»Dunkelheit« über der EU-Kommission

Alle Jahre wieder: Im Vorfeld des »europaweiten Gedenktags für die Opfer aller totalitären und autoritären Regime« am 23. August gaben die Vizepräsidentin der EU-Kommission »für Werte und Transparenz«, Věra Jourová, und Justizkommissar Didier Reynders eine Erklärung ab, die so beginnt: »Am 23. August vor 81 Jahren senkte sich mit dem Molotow-Ribbentrop-Pakt Dunkelheit über Europa. Der Vertrag zwischen Nazi-Deutschland und der Sowjetunion spaltete Mittel- und Osteuropa. Er hatte die Verletzung grundlegender Menschenrechte von Millionen von Europäerinnen und Europäern zur Folge und forderte Millionen von Menschenleben.«

Wie bitte? Die EU-Kommission maßt sich also an, geschichtspolitische Annahmen fernab jeglicher historischer Kenntnis und im Gegensatz zum Stand der Geschichtswissenschaft als unumstößliches Dogma zu verkünden?

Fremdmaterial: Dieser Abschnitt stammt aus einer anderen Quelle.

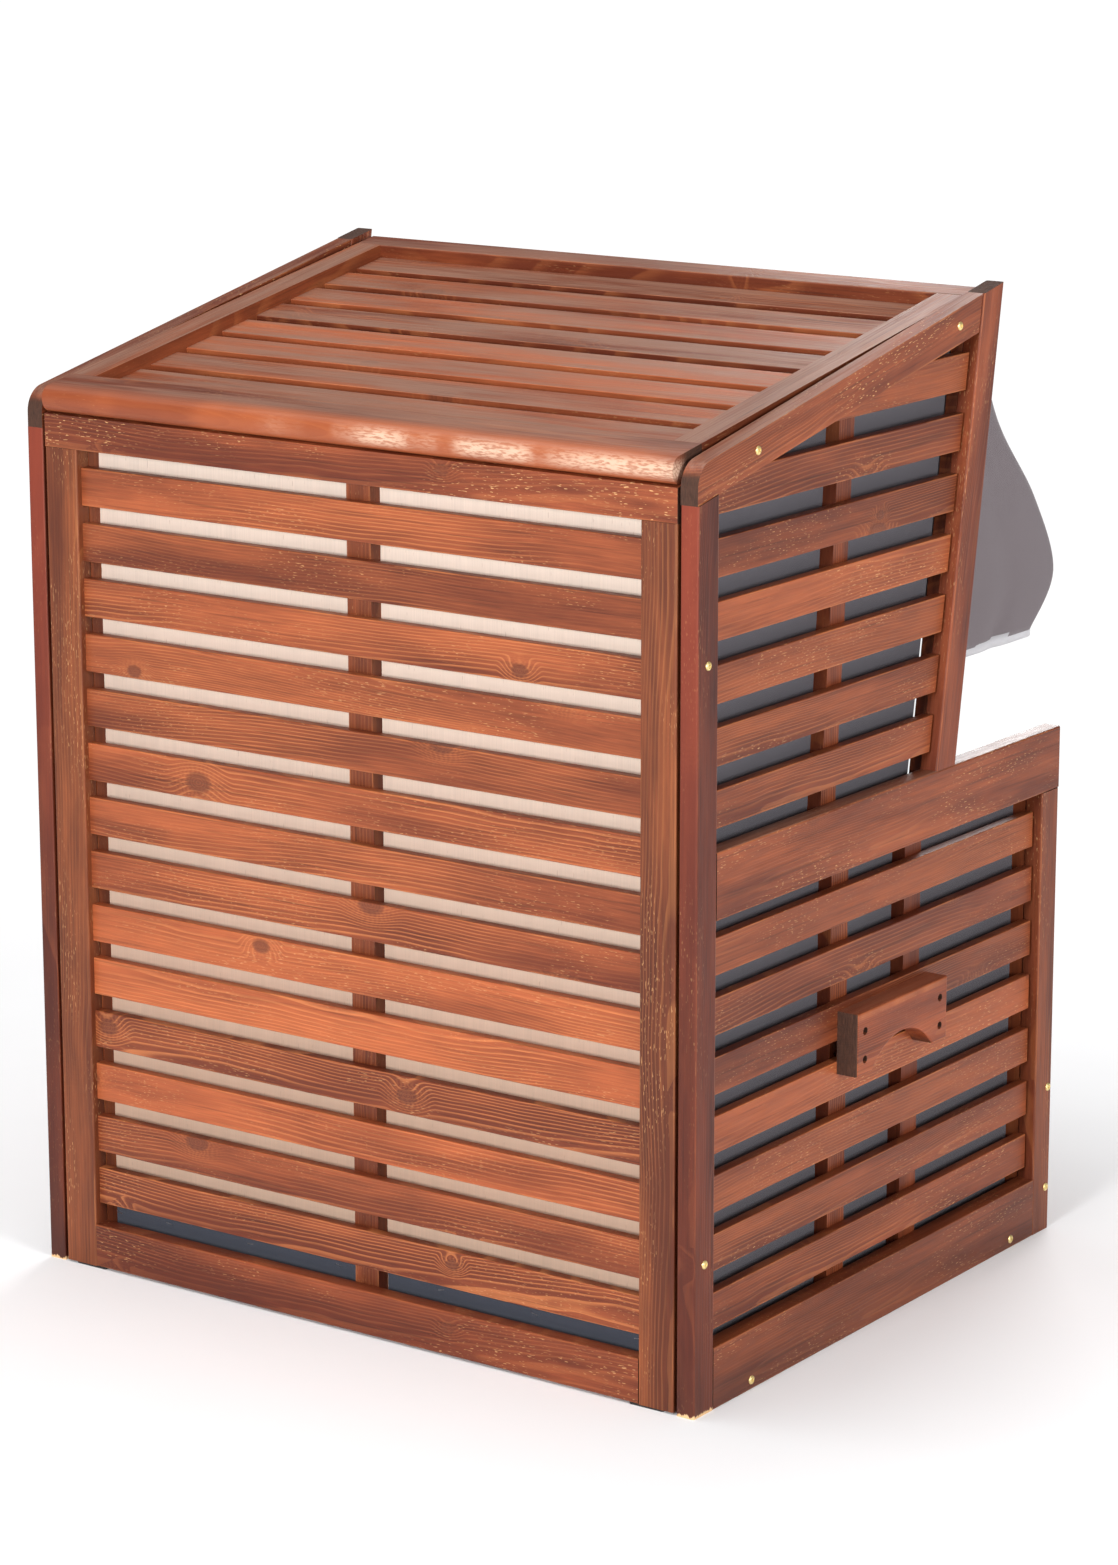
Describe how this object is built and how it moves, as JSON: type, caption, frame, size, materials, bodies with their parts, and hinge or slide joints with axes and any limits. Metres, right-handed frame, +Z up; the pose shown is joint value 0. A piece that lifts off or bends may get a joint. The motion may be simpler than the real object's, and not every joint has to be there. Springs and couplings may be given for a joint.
{
  "type": "roofed beach chair",
  "caption": "Slatted pine beach chair with a fixed hood, pull-out footrests, a swinging awning bow, side handles and padded seats.",
  "frame": {"origin": "on the floor, under the middle of the overall box", "axes": "+Z up, the open front towards -Y, +X to the left of a person sitting in it"},
  "size_m": [1.244, 1.075, 1.5211],
  "materials": {
    "stained_pine": "red-brown stain, satin, knots and scuffs",
    "weathered_pine": "stain greyed by weather",
    "plywood": "raw pale plywood",
    "lining_cloth": "plain-weave blue-grey cloth over board",
    "cushion_cloth": "plain-weave grey cloth",
    "awning_cloth": "matt grey awning cloth",
    "brass": "yellow plated",
    "dark_screws": "stained with the wood",
    "grey_tube": "satin",
    "black_plastic": "matt"
  },
  "bodies": {
    "chair": {"awning_cloth": "awning_cloth", "awning_pivots": "grey_tube", "back_battens": "stained_pine", "back_board": "plywood", "back_bottom_rail": "stained_pine", "back_slats": "stained_pine", "back_stiles": "stained_pine", "back_top_rail": "stained_pine", "backrest_board": "plywood", "floor_crossbars": "stained_pine", "footrest_runners": "stained_pine", "frame_screws": "brass", "front_bottom_rail": "stained_pine", "front_posts": "stained_pine", "front_top_rail": "stained_pine", "glides": "black_plastic", "handle_screws": "dark_screws", "left_armrest": "stained_pine", "left_back_cushion": "cushion_cloth", "left_base_lining": "lining_cloth", "left_base_slats": "stained_pine", "left_battens": "stained_pine", "left_bottom_rail": "stained_pine", "left_front_stile": "stained_pine", "left_handle": "stained_pine", "left_hood_lining": "lining_cloth", "left_hood_slats": "stained_pine", "left_hood_stile": "stained_pine", "left_rear_stile": "stained_pine", "left_seat_cushion": "cushion_cloth", "left_top_rail": "stained_pine", "right_armrest": "stained_pine", "right_back_cushion": "cushion_cloth", "right_base_lining": "lining_cloth", "right_base_slats": "stained_pine", "right_battens": "stained_pine", "right_bottom_rail": "stained_pine", "right_front_stile": "stained_pine", "right_handle": "stained_pine", "right_hood_lining": "lining_cloth", "right_hood_slats": "stained_pine", "right_hood_stile": "stained_pine", "right_rear_stile": "stained_pine", "right_seat_cushion": "cushion_cloth", "right_top_rail": "stained_pine", "roof_front_rail": "weathered_pine", "roof_lining": "lining_cloth", "roof_rear_rail": "weathered_pine", "roof_side_rails": "weathered_pine", "roof_slats": "weathered_pine", "seat_board": "plywood"},
    "awning_bow": {"awning_bow": "grey_tube"},
    "left_footrest": {"left_footrest_cushion": "cushion_cloth", "left_footrest_frame": "stained_pine", "left_footrest_pull": "stained_pine", "left_footrest_slats": "stained_pine"},
    "right_footrest": {"right_footrest_cushion": "cushion_cloth", "right_footrest_frame": "stained_pine", "right_footrest_pull": "stained_pine", "right_footrest_slats": "stained_pine"}
  },
  "joints": [
    {"name": "awning_hinge", "type": "hinge", "parent": "chair", "child": "awning_bow", "pos_m": [0, -0.1825, 1], "axis": [-1, 0, 0], "range_deg": [0, 45], "deforming": ["awning_cloth"]},
    {"name": "left_footrest_slide", "type": "slide", "parent": "chair", "child": "left_footrest", "axis": [0, -1, 0], "range_m": [0, 0.4]},
    {"name": "right_footrest_slide", "type": "slide", "parent": "chair", "child": "right_footrest", "axis": [0, -1, 0], "range_m": [0, 0.4]}
  ]
}
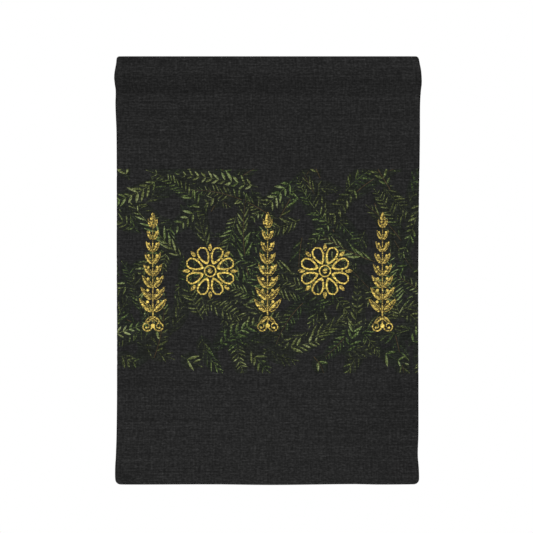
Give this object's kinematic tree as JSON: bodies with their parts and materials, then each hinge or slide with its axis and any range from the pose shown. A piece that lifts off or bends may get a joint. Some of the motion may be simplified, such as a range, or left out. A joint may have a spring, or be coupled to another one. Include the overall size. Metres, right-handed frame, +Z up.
{
  "type": "wall tapestry",
  "caption": "Tall dark woven wall hanging with an open rod pocket sewn across its head, narrow side hems, a deep foot hem and a printed band of leaves and gold ornament.",
  "frame": {"origin": "middle of the top fold, which the rod holds up", "axes": "+Z up along the hanging cloth, +X to the right as seen from the front, front faces -Y"},
  "size_m": [0.7228, 0.025, 1.008],
  "materials": {
    "cloth": "matt plain-woven polyester canvas, charcoal black",
    "leaf_print": "olive green printed into the weave",
    "gold_print": "old gold printed into the weave"
  },
  "bodies": {
    "root": {"panel": "cloth", "rod_pocket": "cloth"}
  },
  "joints": []
}
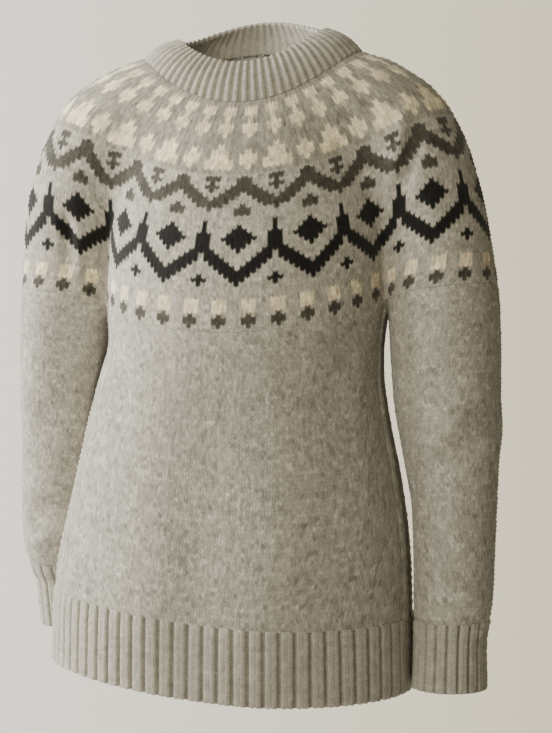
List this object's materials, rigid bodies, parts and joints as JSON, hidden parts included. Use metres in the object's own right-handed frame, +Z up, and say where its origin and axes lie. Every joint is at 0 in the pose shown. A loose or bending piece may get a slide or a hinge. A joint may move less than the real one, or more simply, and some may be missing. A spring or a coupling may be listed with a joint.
{
  "type": "fair isle sweater",
  "caption": "Hollow worn pullover with a round patterned yoke, ribbed neckband, hem and cuffs, sleeves hanging.",
  "frame": {"origin": "middle of the neck's base, where the wearer's shoulders hold the garment", "axes": "+Z up along the body, -Y the garment's front, +X the wearer's left"},
  "size_m": [0.5302, 0.2911, 0.7052],
  "materials": {
    "ground_wool": "matt heather-grey plain knit",
    "yoke_wool": "matt stranded knit in grey, cream, charcoal and black",
    "rib_wool": "matt heather-grey ribbing"
  },
  "bodies": {
    "root": {"neckband": "rib_wool", "yoke": "yoke_wool", "body_front": "ground_wool", "body_back": "ground_wool", "sleeve_left": "ground_wool", "sleeve_right": "ground_wool", "hem_rib_front": "rib_wool", "hem_rib_back": "rib_wool", "cuff_left": "rib_wool", "cuff_right": "rib_wool"}
  },
  "joints": []
}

Offensichtlich dient diese Legendenbildung dazu, die Sowjetunion und Nazideutschland auf die gleiche Stufe zu stellen, als gleich schuldig am Zweiten Weltkrieg. Das ist aber grundfalsch, eine ahistorische Lüge. Der deutsch-sowjetische Nichtangriffsvertrag von 1939 war das letzte Glied in einer langen Kette von bilateralen und multilateralen Bündnissen und Abkommen in den 30er Jahren, als die bürgerlichen Regierungen Europas versuchten, die erwartete Aggression Hitlers gegen andere Länder als das eigene zu lenken.

Vor allem die britische Regierung unter Premier Neville Chamberlain und die französische unter Premier Edouard Daladier betrieben eine sogenannte Appeasement-Politik gegenüber den Faschisten in Hitler-Deutschland und Mussolini-Italien.

Höhepunkt dieser genauso feigen wie untauglichen Versuche, die fest zur Aggression entschlossene faschistische Bestie zu beschwichtigen, war das Münchner Abkommen vom 29. September 1938. Das aber kommt in der Erklärung der EU-Kommission genausowenig vor, wie jeglicher Hinweis auf die maßgebliche Verantwortung der deutschen und italienischen Großindustriellen für die Errichtung der faschistischen Herrschaft in ihrem Land.

Sinnbildlich für die Appeasement-Politik stehen die Fotos, die ausländische Olympiateilnehmer im Sommer 1936 in Berlin zeigen, die mit dem Hitlergruß antraten, während die Sowjetunion diese Spiele boykottierte. Chamberlain war auch der erste, der Hitler zum Sieg gegen die verhaßten Kommunisten in Spanien gratulierte. Dort stand ihm und Mussolini die Sowjetunion als einzige große Macht gegenüber.

Wenige Wochen bevor Hitlers Außenminister Joachim von Ribbentrop nach Moskau reiste, begab sich eine Abordnung des britischen und französischen Militärs mit einem langsamen Dampfschiff (!) auf den Weg nach Leningrad, außerdem waren diese Herren nur die Stellvertreter von Stellvertretern ohne jegliche Entscheidungsvollmacht. Das war der Grund, weshalb die sowjetische Führung in der Stunde höchster Not nach einer anderen Möglichkeit suchte, dem ersten sozialistischen Land eine Atempause zu verschaffen.

Letztlich waren die sowjetischen Streitkräfte mit diesem Zeit- und Landgewinn imstande, den Krieg zu drehen. Die 300 Kilometer, die die Rote Armee aufgrund des Nichtangriffsvertrags mit Deutschland nach Polen vormarschiert war – übrigens hauptsächlich in dem Gebiet, das Polen im Krieg gegen Sowjetrußland 1919 bis 1921 erobert hatte –, waren am Ende bedeutsam für die Verteidigung Moskaus, die die sowjetischen Siege von Stalingrad bis Berlin und damit die Befreiung Europas vom Faschismus erst möglich machte.